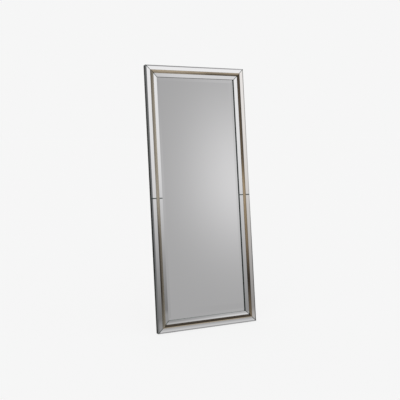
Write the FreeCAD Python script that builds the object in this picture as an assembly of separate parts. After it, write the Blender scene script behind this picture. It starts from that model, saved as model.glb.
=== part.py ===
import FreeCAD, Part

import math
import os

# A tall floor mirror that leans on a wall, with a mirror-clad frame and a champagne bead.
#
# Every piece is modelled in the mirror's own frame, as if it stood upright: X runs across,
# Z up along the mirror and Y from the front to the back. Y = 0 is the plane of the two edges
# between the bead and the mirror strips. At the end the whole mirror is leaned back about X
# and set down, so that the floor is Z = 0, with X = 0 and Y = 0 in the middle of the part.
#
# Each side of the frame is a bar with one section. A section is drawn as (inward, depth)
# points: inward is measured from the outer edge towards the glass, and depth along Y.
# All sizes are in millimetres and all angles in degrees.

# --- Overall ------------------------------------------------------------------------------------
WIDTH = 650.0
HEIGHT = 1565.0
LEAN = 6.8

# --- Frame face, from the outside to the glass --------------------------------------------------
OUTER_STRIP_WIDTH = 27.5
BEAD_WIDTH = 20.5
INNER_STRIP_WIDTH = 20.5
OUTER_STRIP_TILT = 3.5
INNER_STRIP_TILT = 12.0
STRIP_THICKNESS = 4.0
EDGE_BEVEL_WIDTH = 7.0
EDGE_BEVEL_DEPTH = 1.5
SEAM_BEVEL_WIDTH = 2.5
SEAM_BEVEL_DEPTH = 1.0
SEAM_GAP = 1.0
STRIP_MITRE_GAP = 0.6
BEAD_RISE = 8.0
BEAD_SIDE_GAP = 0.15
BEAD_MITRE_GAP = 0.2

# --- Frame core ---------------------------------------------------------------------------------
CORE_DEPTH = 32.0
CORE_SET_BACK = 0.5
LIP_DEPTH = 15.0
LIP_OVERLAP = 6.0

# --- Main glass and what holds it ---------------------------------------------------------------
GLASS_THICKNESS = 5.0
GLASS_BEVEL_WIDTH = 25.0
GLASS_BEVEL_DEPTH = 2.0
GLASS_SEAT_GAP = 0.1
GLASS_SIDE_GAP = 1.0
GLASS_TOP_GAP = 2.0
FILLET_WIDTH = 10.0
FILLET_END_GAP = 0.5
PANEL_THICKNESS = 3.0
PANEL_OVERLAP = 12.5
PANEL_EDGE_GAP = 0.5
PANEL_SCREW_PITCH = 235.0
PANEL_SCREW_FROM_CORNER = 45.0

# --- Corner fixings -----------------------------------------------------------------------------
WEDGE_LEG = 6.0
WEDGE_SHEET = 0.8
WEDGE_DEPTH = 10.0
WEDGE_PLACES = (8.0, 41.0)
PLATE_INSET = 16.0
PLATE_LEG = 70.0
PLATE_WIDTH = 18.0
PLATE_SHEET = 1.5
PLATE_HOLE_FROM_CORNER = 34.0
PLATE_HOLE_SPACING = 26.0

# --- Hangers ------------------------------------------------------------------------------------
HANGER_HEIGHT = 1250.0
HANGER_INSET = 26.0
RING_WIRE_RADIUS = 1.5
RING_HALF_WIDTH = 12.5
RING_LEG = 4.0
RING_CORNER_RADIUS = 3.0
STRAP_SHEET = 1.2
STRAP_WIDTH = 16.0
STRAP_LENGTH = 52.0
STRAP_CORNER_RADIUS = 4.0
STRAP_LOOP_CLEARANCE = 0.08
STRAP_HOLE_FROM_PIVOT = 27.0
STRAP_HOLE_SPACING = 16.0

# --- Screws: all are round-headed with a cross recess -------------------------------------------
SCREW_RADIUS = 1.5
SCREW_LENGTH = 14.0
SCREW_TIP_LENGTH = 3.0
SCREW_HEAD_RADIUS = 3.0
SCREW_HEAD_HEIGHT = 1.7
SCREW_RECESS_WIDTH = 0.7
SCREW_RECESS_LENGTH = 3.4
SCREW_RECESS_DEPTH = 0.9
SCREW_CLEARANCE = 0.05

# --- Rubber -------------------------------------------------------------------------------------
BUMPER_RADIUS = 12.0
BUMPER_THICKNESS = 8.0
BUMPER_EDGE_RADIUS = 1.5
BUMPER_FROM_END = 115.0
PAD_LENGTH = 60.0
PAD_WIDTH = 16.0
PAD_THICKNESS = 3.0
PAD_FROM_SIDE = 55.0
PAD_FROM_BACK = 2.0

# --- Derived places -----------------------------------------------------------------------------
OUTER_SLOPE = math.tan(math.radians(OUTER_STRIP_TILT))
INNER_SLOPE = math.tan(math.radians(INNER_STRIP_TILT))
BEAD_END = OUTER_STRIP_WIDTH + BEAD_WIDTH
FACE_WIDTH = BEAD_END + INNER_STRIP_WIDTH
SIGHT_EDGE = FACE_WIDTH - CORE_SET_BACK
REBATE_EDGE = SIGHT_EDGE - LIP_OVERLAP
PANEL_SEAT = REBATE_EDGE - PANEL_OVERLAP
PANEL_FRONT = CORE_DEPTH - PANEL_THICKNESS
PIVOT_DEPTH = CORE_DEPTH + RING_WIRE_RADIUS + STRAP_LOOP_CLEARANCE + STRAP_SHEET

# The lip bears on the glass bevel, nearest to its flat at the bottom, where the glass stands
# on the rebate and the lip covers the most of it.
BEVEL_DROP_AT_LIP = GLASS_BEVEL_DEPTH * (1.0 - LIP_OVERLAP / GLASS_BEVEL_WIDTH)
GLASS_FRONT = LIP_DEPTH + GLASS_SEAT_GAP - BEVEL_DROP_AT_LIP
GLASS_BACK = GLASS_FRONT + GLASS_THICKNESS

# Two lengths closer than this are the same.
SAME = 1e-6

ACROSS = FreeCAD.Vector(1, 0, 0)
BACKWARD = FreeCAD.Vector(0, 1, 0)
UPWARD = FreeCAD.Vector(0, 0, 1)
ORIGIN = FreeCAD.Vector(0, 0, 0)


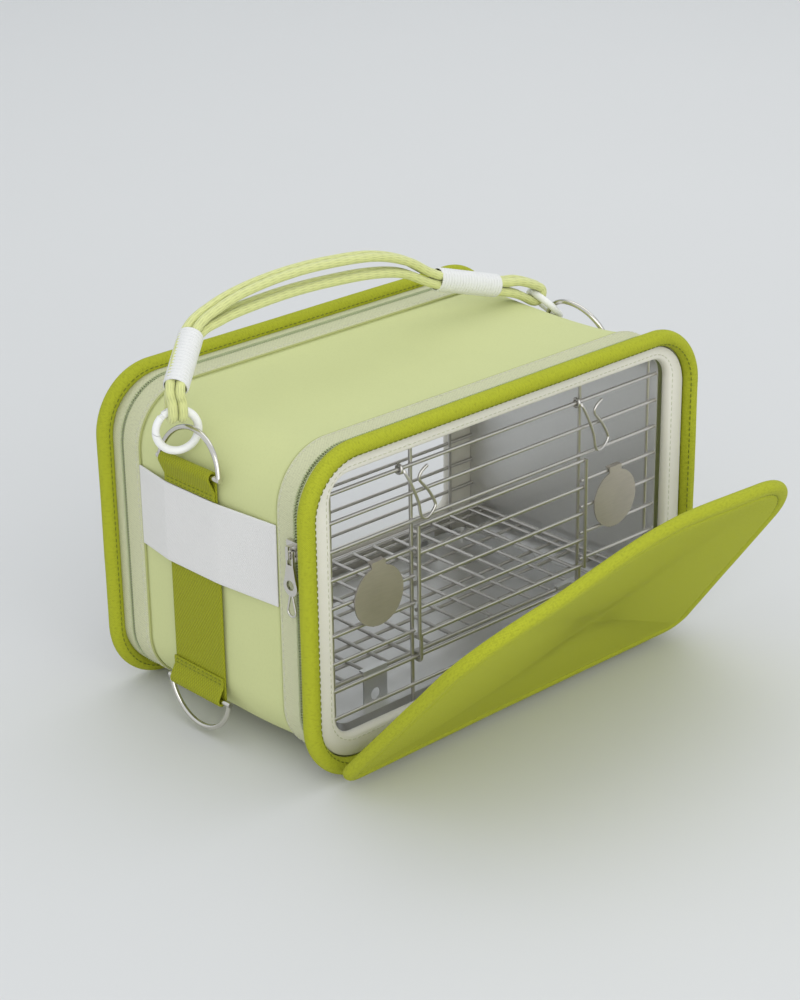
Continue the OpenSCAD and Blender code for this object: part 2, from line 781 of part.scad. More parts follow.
—————
**EXERCISE DETAILS:** Extract all lines containing the word "FreeCAD".

**ANSWER FOR THE TASK:**
Write the FreeCAD Python script that builds the object in this picture as an assembly of separate parts. After it, write the Blender scene script behind this picture. It starts from that model, saved as model.glb.
import FreeCAD, Part
ACROSS = FreeCAD.Vector(1, 0, 0)
BACKWARD = FreeCAD.Vector(0, 1, 0)
UPWARD = FreeCAD.Vector(0, 0, 1)
ORIGIN = FreeCAD.Vector(0, 0, 0)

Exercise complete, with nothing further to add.